Lei Zhenzi then flies to Ji Chang's aid. He encounters the Shang generals Lei Kai and Yin Chengxiu and drives them away by causing a rockslide with his golden rod. Ji Chang is initially frightened by Lei Zhenzi's transformed appearance, but recognizes him after he gives his name. Lei Zhenzi then carries Ji Chang across several mountain passes and leaves him near the Zhou territory before returning to Yunzhongzi.

Lei Zhenzi later returns to assist the Zhou forces in their campaign against the Shang. He fights alongside his brothers during the final campaigns and participates in the overthrow of King Zhou. After the establishment of the Zhou dynasty, he leaves and is described as becoming an immortal.

== Earlier tradition ==

Lei Zhenzi also appears in the Wuwang Fa Zhou Pinghua (武王伐纣平话), a Yuan dynasty work about the campaign of King Wu of Zhou against the Shang. In the Pinghua, Lei Zhenzi is an adopted son of Ji Chang who rescues his father while he is fleeing the Shang capital. He later reappears with a large sword to assist King Wu in the campaign against King Zhou.

== Other legends ==

Outside the literary tradition of Fengshen Yanyi, Lei Zhenzi also appears in other legends. According to one tradition, although he was not born a dragon, he could transform into one when his adoptive father Wen Wang was taken prisoner and use this form to rescue him.

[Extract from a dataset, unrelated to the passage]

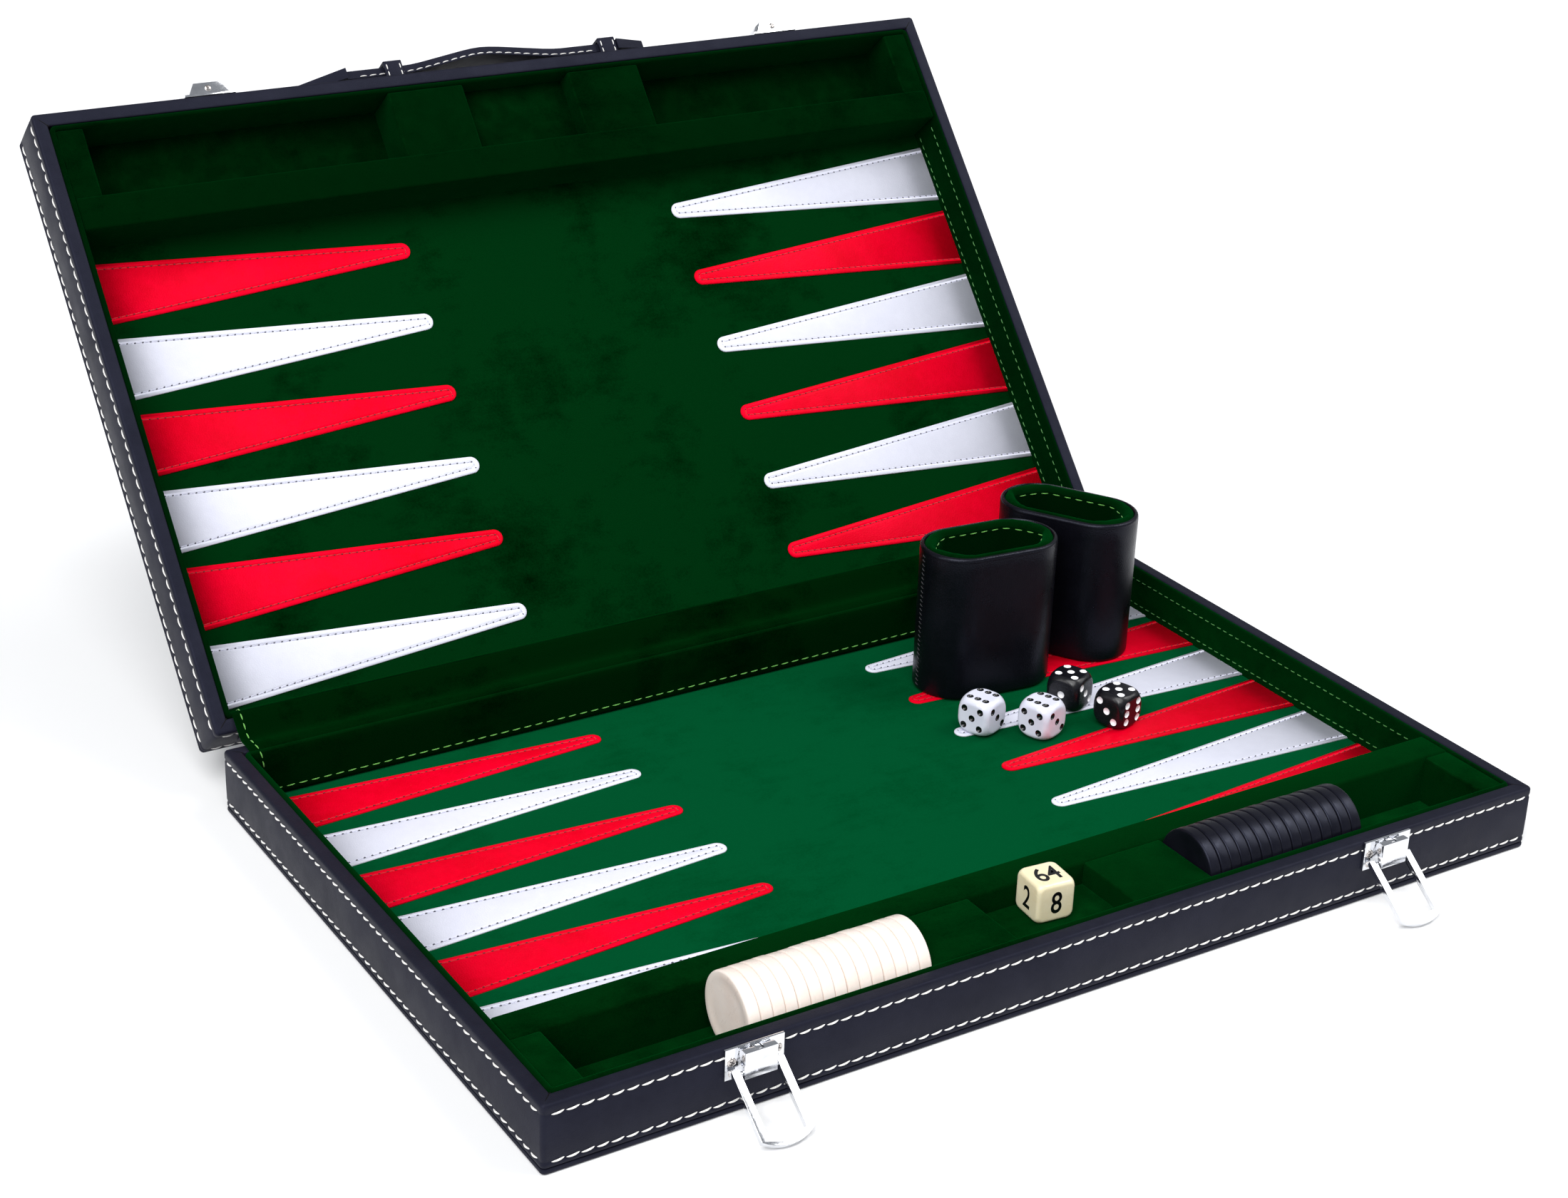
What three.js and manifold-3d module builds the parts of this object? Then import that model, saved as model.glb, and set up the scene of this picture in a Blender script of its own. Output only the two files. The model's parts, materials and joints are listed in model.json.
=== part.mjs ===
// A folding backgammon set: a hinged attache case in two halves whose velour insides are the board,
// with wire-loop latches, a sliding strap handle, two dice cups, four dice, a doubling cube and
// thirty checkers. Millimetres, +Z up. The origin is the centre of the base's underside; X runs
// along the hinge, Y from the latches (-Y) to the hinge (+Y).
import * as THREE from 'three';
import { mergeVertices } from 'three/addons/utils/BufferGeometryUtils.js';
import Module from 'manifold-3d';

const wasm = await Module();
wasm.setup();

// ---- driving dimensions -------------------------------------------------------------------------
const caseLength = 450; // along the hinge
const caseDepth = 278.5; // latch side to hinge side, one half
const halfHeight = 27.6; // one half, outer panel to rim
const cornerRadius = 3;
const insideCornerRadius = 0.2; // velour boards meet square
const wall = 6; // leather-covered walls
const panelThickness = 3.6; // outer panel
const linerThickness = 2.1; // velour-covered wall boards
const fitGap = 0.3; // between pieces that touch
const restGap = 0.1; // under pieces that only stand there
const closedGap = 0.3; // between the two rims when shut
const flapThickness = 0.9; // velour lip over the hinge-side rim

const boardThickness = 2.8; // velour-covered board of the playing field
const pointThickness = 0.5; // leather points on the velour
const pointsPerSide = 6;
const pointFill = 5 / 6; // wide end of a point, as a share of its row
const pointTipRadius = 3.6;
const pointTipFromCentre = 68;
const rowMarginRear = 2.2; // velour behind the last row and in front of the first
const rowMarginFront = 4.1;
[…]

Another tradition identifies Lei Zhenzi as a son of Dianmu and Leigong. In this version, he is born from an egg that Leigong breaks open with a thunderbolt. He resembles Leigong, with wings and a pointed beak, and possesses supernatural abilities. He can also transform into a dragon after eating apricots.

== Temple ==

At Taigong Temple (太公庙) in Yutai County, Shandong, Lei Zhenzi and Nezha are represented as accompanying figures beside the principal statue of Jiang Taigong. A local report states that the temple contains 85 clay figures and that Lei Zhenzi and Nezha are placed beside Jiang Taigong in the main hall.

A statue of Lei Zhenzi is also enshrined at Jiaying Temple (嘉应观) in Wuzhi County, Henan.

A ceramic sculpture of Lei Zhenzi is also found on the 1929 Xiang Hai Ming Shan Paifang at Qing Shan Zen Monastery in Hong Kong, alongside sculptures of other characters from the novel.